Stanowisko Rady Warszawy wskazuje na potrzebę wdrożenia warszawskiego programu „bezpiecznej nocy”. Program ten ma obejmować m.in. mapowanie miejsc uciążliwych, wprowadzenie programu „odpowiedzialny sprzedawca”, dodatkowe kampanie edukacyjne, a także pilotażowe ograniczenie sprzedaży alkoholu na terenie Śródmieścia i Pragi-Północ.
Propozycja stanowiska spotkała się z ostrą krytyką ze strony obecnych na sesji mieszkańców, którzy skandowali: „Hańba, hańba!”.
Mieszkańcy obawiają się, że nocna prohibicja nie rozwiąże problemów związanych z zakłócaniem porządku publicznego, a jedynie przeniesie je do innych dzielnic.
Rezygnacja wiceprezydenta. Jacek Wiśnicki odchodzi z ratusza
W związku z wycofaniem przez prezydenta Warszawy Rafała Trzaskowskiego projektu wprowadzenia nocnej prohibicji na terenie całego miasta i zastąpieniem go propozycją pilotażowego wdrożenia prohibicji na terenie Śródmieścia i Pragi-Północ, wiceprezydent Warszawy Jacek Wiśnicki zrezygnował ze stanowiska.

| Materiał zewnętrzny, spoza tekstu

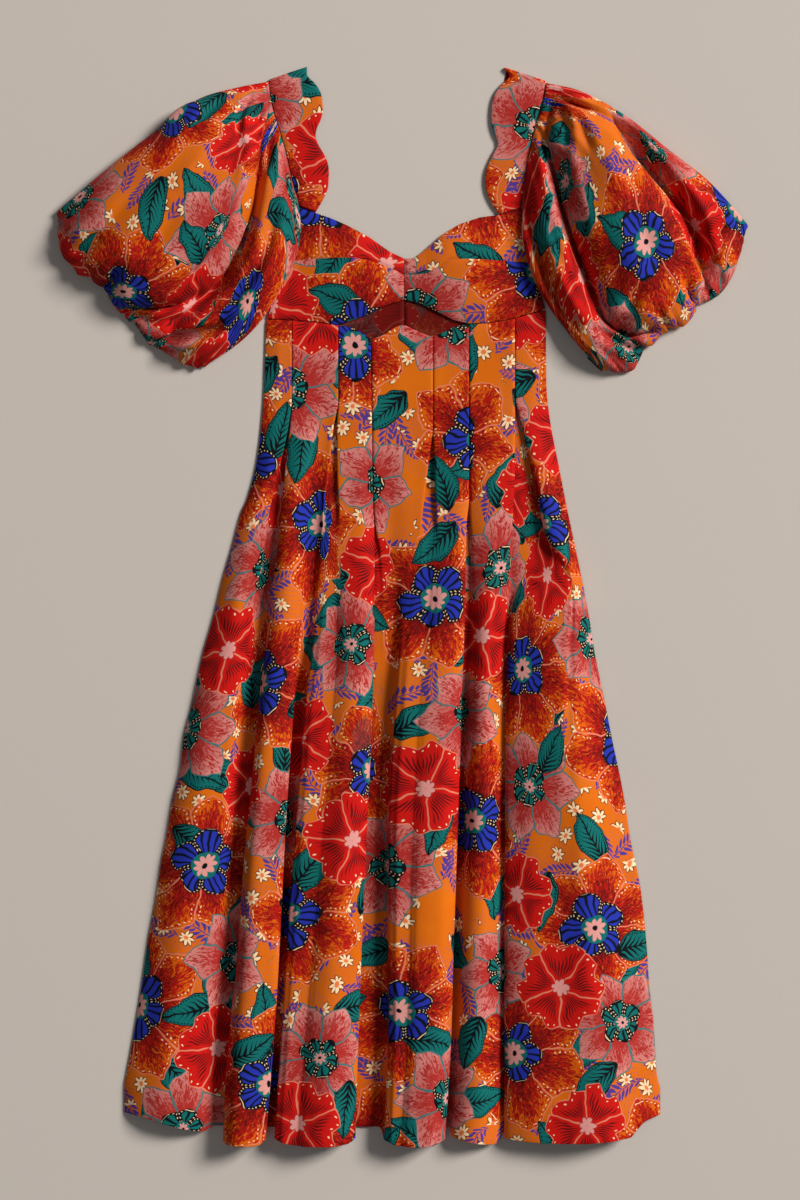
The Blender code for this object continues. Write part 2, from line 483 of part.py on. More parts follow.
def pairs(rows, y):
    """The (x, height) pairs of a wide table at height y."""
    return [(at(rows, y, k), at(rows, y, k + 1)) for k in range(1, len(rows[0]), 2)]


def crown(a, b, lifts, swell):
    """A panel's points between two pleats, lifted above the straight line between its edges."""
    wide, tall = b[0] - a[0], b[1] - a[1]
    return [(a[0] + wide * share, a[1] + tall * share + lift * swell) for share, lift in lifts]


def side_panel(from_x, to_x, lifts, flat, swell):
    """A side panel's points: at the flat height near the waist, rising to its lifts in the loose cloth."""
    return [(from_x + (to_x - from_x) * share, (1 - swell) * flat + swell * lift) for share, lift in lifts]


def skirt_section(y):
    """The front skirt's section at height y, from side seam to side seam, as (x, height)."""
    swell = at(SWELL, y)
    seam_left, seam_right = at(SIDE_LEFT, y), at(SIDE_RIGHT, y)
    side_left, mid_left, front_left, front_right, mid_right = (pleat(PLEATS[name], y) for name in PLEATS)
    turned = pairs(TURNED_PLEAT, y)
    section = [(seam_left, SIDE_SEAM)]
    section += side_panel(seam_left, side_left[0][0], SIDE_PANEL_LEFT, SIDE_FLAT_LEFT, swell)
    section += side_left + pairs(TUBE_PANEL, y) + mid_left
    section += crown(mid_left[-1], front_left[0], PANEL_LEFT, swell)
    section += front_left + pairs(VALLEY_PANEL, y) + front_right
    section += crown(front_right[-1], mid_right[0], PANEL_MIDDLE, swell)
    section += mid_right
    section += crown(mid_right[-1], turned[0], PANEL_RIGHT, swell)
    section += turned
    section += side_panel(turned[-1][0], seam_right, SIDE_PANEL_RIGHT, SIDE_FLAT_RIGHT, swell)
    return section + [(seam_right, SIDE_SEAM)]


def skirt_grid(rows):
    """The front skirt's middle surface: one line of points for each height in rows."""
    top_y, low_y = rows[0], rows[-1]
    starts = [np.interp(x, *zip(*TOP_EDGE)) - GAP for x, _ in skirt_section(top_y)]
    ends = []
    for x, height in skirt_section(low_y):
        high, low = np.interp(x, *zip(*HEM_HIGH)), np.interp(x, *zip(*HEM_LOW))
        ends.append(low + (high - low) * min(max((height - LYING) / (STANDING - LYING), 0.0), 1.0))
    grid = []
    for y in rows:
        v = (top_y - y) / (top_y - low_y)
        section = skirt_section(y)
        grid.append([(x, s + (e - s) * v, height) for (x, height), s, e in zip(section, starts, ends)])
    return np.array(grid)


def back_waist():
    """Points along the back's waist seam, the same for the bodice back and the back skirt."""
    left, right = BACK_WAIST[0][0], BACK_WAIST[-1][0]
    first = np.linspace(left, BACK_CENTRE, BACK_HALF_COLUMNS + 1)
    second = np.linspace(BACK_CENTRE, right, BACK_HALF_COLUMNS + 1)[1:]
    return [(x, float(np.interp(x, *zip(*BACK_WAIST)))) for x in np.concatenate([first, second])]


def back_grid():
    """The back skirt, flat on the surface, just inside the front's side seams."""
    waist = back_waist()
    width = waist[-1][0] - waist[0][0]
    grid = []
    for v in BACK_ROWS:
        widened = min(v / BACK_ROWS[1], 1.0)
        line = []
        for top_x, seam_y in waist:
            top_y = seam_y - GAP
            u = (top_x - waist[0][0]) / width
            y = top_y + (BACK_HEM_Y - top_y) * v
            left, right = at(SIDE_LEFT, y) + BACK_INSET, at(SIDE_RIGHT, y) - BACK_INSET
            x = top_x + (left + (right - left) * u - top_x) * widened
            low = np.interp(x, *zip(*HEM_LOW)) + BACK_HEM_INSET
            line.append((x, top_y + (low - top_y) * v, WALL / 2))
        grid.append(line)
    return np.array(grid)


def cup_grid(top, bottom, full_part, full_at_foot):
    """A cup panel between two edges, full towards the seam that crosses the cup and flat near its ends."""
    full_from, full_to = full_part
    columns = np.linspace(0, 1, CUP_COLUMNS)
    upper, lower = along(top, columns), along(bottom, columns)
    grid = []
    for v in CUP_ROWS:
        reach = math.sin(0.5 * math.pi * (v if full_at_foot else 1 - v))
        line = []
        for k, u in enumerate(columns):
            x, y = upper[k] + (lower[k] - upper[k]) * v
            spread = math.sin(math.pi * min(max((u - full_from) / (full_to - full_from), 0.0), 1.0))
            line.append((x, y, BODICE_HEIGHT + CUP_FULLNESS * spread * reach))
        grid.append(line)
    return np.array(grid)


def back_bodice_grid(way):
    """Half of the bodice back, flat on the surface: way is -1 at the left, 1 at the right."""
    waist = back_waist()
    half = waist[:BACK_HALF_COLUMNS + 1] if way < 0 else waist[BACK_HALF_COLUMNS:]
    foot_x = half[0][0] if way < 0 else half[-1][0]
    grid = []
    for v in BODICE_BACK_ROWS:
        line = []
        for x, seam_y in half:
            u = (x - BACK_CENTRE) / (foot_x - BACK_CENTRE)
            top_x = BACK_CENTRE + (BACK_SIDE_TOP[way] - BACK_CENTRE) * u
            apart = way * GAP * (1 - u)
            y = BACK_TOP + (seam_y + GAP - BACK_TOP) * v
            line.append((top_x + (x - top_x) * v + apart, y, WALL / 2))
        grid.append(line)
    return np.array(grid)


def shifted(line, up):
    """A seam line moved up or down by half the seam's gap."""
    return [(x, y + up) for x, y in line]


def across(inner, outer, height, columns, rise=0.0):
    """Points from a strap's inner edge to its outer one, highest in the middle by rise."""
    line = []
    for u in columns:
        x = inner[0] + (outer[0] - inner[0]) * u
        y = inner[1] + (outer[1] - inner[1]) * u
        line.append((x, y, height + rise * math.sin(math.pi * u)))
    return line


def strap_grid(front, behind):
    """A strap: its scalloped front, the turn over the shoulder, and the plain part behind it."""
    columns = np.linspace(0, 1, STRAP_COLUMNS)
    grid = [across(row[:2], row[2:], STRAP_HEIGHT, columns, STRAP_SWELL) for row in front[::-1]]
    neck, arm = np.array(front[0][:2]), np.array(front[0][2:])
    rise = STRAP_HEIGHT - WALL / 2
    for degrees in SHOULDER_TURN:
        turn = math.radians(degrees)
        out = np.array([0.0, 0.5 * rise * math.sin(turn)])
        grid.append(across(neck + out, arm + out, STRAP_HEIGHT - rise * (1 - math.cos(turn)) / 2, columns))
    grid += [across(row[:2], row[2:], WALL / 2, columns) for row in behind]
    return np.array(grid)


def sleeve_grid(lines, inward):
    """A sleeve as rings from the armhole to the cuff, turned in there; inward points into the sleeve."""
    table = np.array(list(lines.values()), float)
    rows = np.array([smooth(line, SLEEVE_SAMPLES) for line in table]).transpose(1, 0, 2)
    front = list(lines).index("floor_inner")
    floor = table[:, -1, 2] < FLOOR_BELOW
    turned = []
    for depth, share in CUFF_TURN:
        ring = rows[-1].copy()
        ring[:, :2] += np.array(inward) * depth
        lifted = ring[:, 2] + FLOOR_TURN * share
        lowered = ring[:, 2] - (ring[:, 2] - CUFF_LOW) * CUFF_CLOSE * share
        ring[:, 2] = np.where(floor, lifted, lowered)
        turned.append(ring)
    rings = []
    for ring in list(rows) + turned:
        curve = smooth(ring, SLEEVE_SAMPLES, closed=True)
        keep = [k for k in range(len(curve)) if k // SLEEVE_SAMPLES < front or k % SLEEVE_SAMPLES == 0]
        curve = curve[keep]
        curve[:, 2] = np.maximum(curve[:, 2], WALL / 2)
        rings.append(curve)
    return np.array(rings)


def cloth(name):
    """A plain dull material in the ground colour of the print."""
    material = bpy.data.materials.new(name)
    material.use_nodes = True
    shader = material.node_tree.nodes["Principled BSDF"]
    shader.inputs["Base Color"].default_value = CLOTH_COLOUR
    shader.inputs["Roughness"].default_value = CLOTH_ROUGHNESS
    return material


def shell(name, grid, closed=False):
    """A piece of cloth: faces over a grid of middle points, given its wall by a Solidify modifier."""
    count, width = grid.shape[:2]
    faces = []
    for r in range(count - 1):
        for k in range(width if closed else width - 1):
            n = (k + 1) % width
            faces.append((r * width + k, (r + 1) * width + k, (r + 1) * width + n, r * width + n))
    mesh = bpy.data.meshes.new(name)
    points = (grid.reshape(-1, 3) - (*CENTRE, 0.0)) * MM
    mesh.from_pydata(points.tolist(), [], faces)
    mesh.polygons.foreach_set("use_smooth", [True] * len(mesh.polygons))
    mesh.materials.append(cloth(name))
    piece = bpy.data.objects.new(name, mesh)
    bpy.context.scene.collection.objects.link(piece)
    solidify = piece.modifiers.new("wall", "SOLIDIFY")
    solidify.thickness = WALL * MM
    solidify.offset = 0.0
    solidify.use_even_offset = True
    solidify.use_quality_normals = True
    return piece


def skirt():
    """The pleated front and the flat back."""
    shell("skirt_front", skirt_grid(SKIRT_ROWS))
    shell("skirt_back", back_grid())


def cups(side, neck, seam, edge, full_part):
    """The two panels of one cup, above and below the seam across it."""
    above, below = shifted(seam, GAP), shifted(seam, -GAP)
    shell("cup_upper_" + side, cup_grid(neck, above, full_part, full_at_foot=True))
    shell("cup_lower_" + side, cup_grid(below, shifted(edge, GAP), full_part, full_at_foot=False))


def main():
    for old in list(bpy.data.objects):
        bpy.data.objects.remove(old, do_unlink=True)
    skirt()
    cups("left", NECK_LEFT, CUP_SEAM_LEFT, BODICE_EDGE_LEFT, FULL_LEFT)
    cups("right", NECK_RIGHT, CUP_SEAM_RIGHT, BODICE_EDGE_RIGHT, FULL_RIGHT)
    shell("bodice_back_left", back_bodice_grid(-1))
    shell("bodice_back_right", back_bodice_grid(1))
    shell("strap_left", strap_grid(STRAP_LEFT, STRAP_BACK_LEFT))
    shell("strap_right", strap_grid(STRAP_RIGHT, STRAP_BACK_RIGHT))
    shell("sleeve_left", sleeve_grid(SLEEVE_LEFT, INWARD_LEFT), closed=True)
    shell("sleeve_right", sleeve_grid(SLEEVE_RIGHT, INWARD_RIGHT), closed=True)


main()
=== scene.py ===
"""Cut-out midi dress laid flat, face up: the printed cotton pieces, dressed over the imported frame.

Millimetres in the tables and metres in the meshes. X runs across the dress, Y from the hem to the
shoulders, Z up from the surface. Left and right are as seen from above.
"""

import math

import bpy
import mathutils
import numpy as np
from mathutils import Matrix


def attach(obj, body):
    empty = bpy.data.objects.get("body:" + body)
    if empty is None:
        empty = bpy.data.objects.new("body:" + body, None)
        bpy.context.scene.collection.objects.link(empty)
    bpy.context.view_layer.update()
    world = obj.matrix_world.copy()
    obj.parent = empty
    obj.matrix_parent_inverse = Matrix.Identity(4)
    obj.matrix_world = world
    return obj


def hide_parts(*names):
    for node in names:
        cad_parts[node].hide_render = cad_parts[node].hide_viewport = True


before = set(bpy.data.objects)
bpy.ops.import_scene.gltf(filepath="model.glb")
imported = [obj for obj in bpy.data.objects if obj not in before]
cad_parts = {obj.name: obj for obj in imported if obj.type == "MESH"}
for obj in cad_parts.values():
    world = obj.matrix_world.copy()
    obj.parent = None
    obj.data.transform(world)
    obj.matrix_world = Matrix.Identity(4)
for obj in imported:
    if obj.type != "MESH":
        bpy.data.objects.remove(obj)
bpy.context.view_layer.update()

MM = 0.001
CENTRE = (-0.45, 1.57)   # middle of the dress in the tables, moved to the origin
CLOTH = 0.5              # thickness of the cloth
BODICE_CLOTH = 0.9       # thickness of the bodice front and straps, which are lined
SEAM_GAP = 0.15          # half the gap at a seam
EDGE_ROLL = 0.9          # how far a sewn edge rolls down, and over what width
EDGE_ROLL_WIDTH = 2.6
EDGE_STEPS = (0.0, 0.7, 1.5, 2.6, 4.2)  # lines of points this far from a sewn edge

# skirt
SKIRT_TOP_Y = 338.5
SKIRT_LOW_Y = -636.0
SKIRT_ROWS = 186         # lines of points down the front skirt
SPAN_STEP = 6.0          # longest step across the front skirt
SPAN_COUNTS = (2, 12)    # fewest and most steps in a span of it
SIDE_SEAM = 2.1          # height of the front skirt's edge over the back skirt's
OVER_BACK = 1.2          # the front skirt lies nowhere lower than this
LAYER = 1.65             # from one layer of a stitched pleat to the next
FOLD_LEAST = (0.35, 0.22)  # a released fold's upper and lower turns, as shares of its height
FOLD_MOST = 0.45
OPEN_AT = 4.0            # a pleat whose edges stand this far apart, to each side, lies open
OPEN_SLOPE = 0.33        # an open pleat's upper and lower turns, as shares of its height and opening
OPEN_LEAN = 0.7
HEM_ROLL = 0.5           # the hem rolls this much as far as a seam does
LYING = 3.0              # cloth this low ends at the low hem line
STANDING = 10.0          # cloth this high ends at the high one
FLAT_TOP = 0.86          # width of the skirt's flat cloth at the waist, as a share of its width at the hem
FULLER = 0.22            # the skirt's panels stand this much fuller at the hem than the solids' tables
BACK_HEIGHT = 0.5        # height of the back's cloth, lying on the surface
BACK_COLUMNS = 60
BACK_ROWS = 90
BACK_INSET = 1.2         # the back skirt stops this far inside the front's side edges
BACK_INSET_FROM = 0.04   # reached over this share of its length
BACK_HEM_Y = -619.0
BACK_HEM_INSET = 2.0     # and this far short of the front's hem

# bodice and straps
BODICE_HEIGHT = 4.4      # height of the bodice front at its edges
CUP_FULLNESS = 8.0       # rise of a cup at the seam across it
CUP_LENGTH = 165.0       # about the length and width of a cup's panel, and its lines of points
CUP_WIDTH = 55.0
CUP_COLUMNS = 72
CUP_ROWS = 30
FULL_LEFT = (0.12, 1.0)  # the full part of each cup, as shares of its length
FULL_RIGHT = (0.0, 0.86)
BODICE_BACK_COLUMNS = 31
BODICE_BACK_ROWS = 24
SEAM_RIDGE = 0.9         # height and half width of the ridge over the centre-back seam
SEAM_RIDGE_WIDTH = 5.0
STRAP_HEIGHT = 4.4
STRAP_SWELL = 0.8
STRAP_WIDTH = 38.0
STRAP_COLUMNS = 20
STRAP_SAMPLES = 4        # points from one of a strap's rows to the next
SHOULDER_TURN = (30, 60, 90, 120, 150)  # degrees round the fold over the shoulder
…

− Popierałem stanowisko prezydenta Rafała Trzaskowskiego. Z żalem przyjąłem, że dzisiaj to stanowisko zostało wycofane i zastąpione absolutnie fasadowym dokumentem. Dla mnie jest to trudne, ponieważ odpowiadam za sprawy społeczne. W związku z tym poinformowałem prezydenta, że nie mogę być dalej twarzą polityki społecznej w mieście i złożyłem rezygnację z tego stanowiska − powiedział.
Jacek Wiśnicki w stołecznym ratuszu zajmował się sprawami z zakresu spraw społecznych, komunikacji społecznej oraz współpracy z organizacjami pozarządowymi. Jego rezygnacja jest dużym zaskoczeniem i może wpłynąć na realizację polityki społecznej w Warszawie.